His whole style of living had been heightened and increased by his position in the militia. The way he drove out was typical of every thing else. Before his colonelcy he had been contented with a tandem, and his tandem was horsed from the four ordinary carriage-horses which were regularly kept at Wenderholme. But since it had seemed convenient—nay, almost indispensably necessary—to have a commodious vehicle of some kind, that he might convey his officers from Sootythorn to Wenderholme every time he asked them to dinner—and since he had naturally selected a drag as the proper thing to have, and the pleasantest thing for himself to drive—there had been an increase in his stable expenses, and a change in his habits, which lasted all the year round. Besides, his natural kindliness and generosity of disposition, which had formerly found a sufficing expression in a general heartiness and good-nature, now began to express themselves in a much more expensive way—namely, by more frequent and more profuse hospitality.

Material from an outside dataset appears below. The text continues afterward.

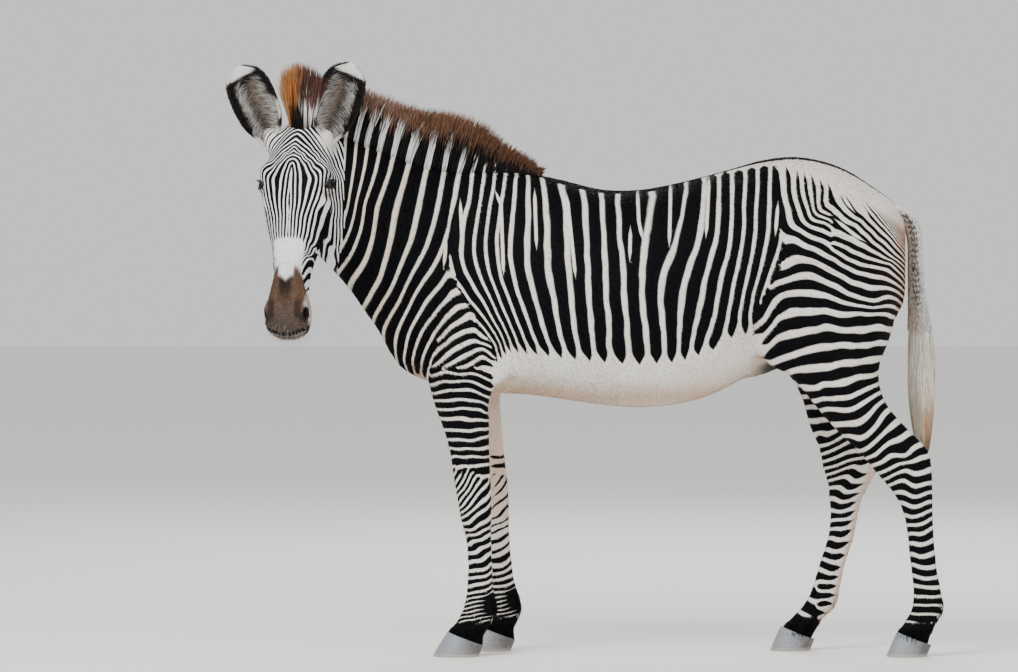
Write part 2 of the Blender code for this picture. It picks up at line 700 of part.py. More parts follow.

In the year 1865 Colonel Stanburne was still at the head of his regiment of militia, and during the annual trainings the Wenderholme coach has never ceased to run. Wenderholme had become quite a famous place, and tourists knowing in architecture came to see it from distant counties. It is a perfect type now of a great Elizabethan mansion: the exterior, especially the central mass over the porch, is enriched with elaborate sculpture; there are great mullioned windows everywhere, and plenty of those rich mouldings and copings which diversify the fronts of great houses of that age, and crown their lofty walls. There are globes and pinnacles on the completed gables, and at the intersections of the roofing rise fantastic vanes of iron-work, gilded, and glittering in the sunshine against the blue of the summer sky.
The interior has but one defect—it seems to require, in its inhabitants, the costume of Sir Walter Raleigh and the great ladies of his time. It has become like a poem or a dream, and one would hardly be surprised to find Edmund Spenser there reading the "Faëry Queene" to the noble Surrey, or imagining, in the solitude of one of its magnificent rooms, some canto still to be written.
Let us pause here, and look at the place simply as in a picture, or series of pictures, before the current of events hurries us on till we have no time left to enjoy beautiful things, nor mental tranquillity enough to feel in tune with this perfect peace.
It is noon in summer. Under every oak in the great avenues lies a dark patch of shadow, and on the rich expanse of the open park the sunshine glows and darkens as the thin white clouds sail slowly in the blue aerial ocean. How rich and stately is the rounded foliage—how perfect the fulness of the protected trees! In the midst of them stands the house of Wenderholme, surrounded by soft margins of green lawn and wide borders of gleaming flowers.
It is pleasant this hot day to enter the great cool hall, to walk on its pavement of marble (white marble and black, in lozenges), and rest the eye in the subdued light which reigns there, even at noon.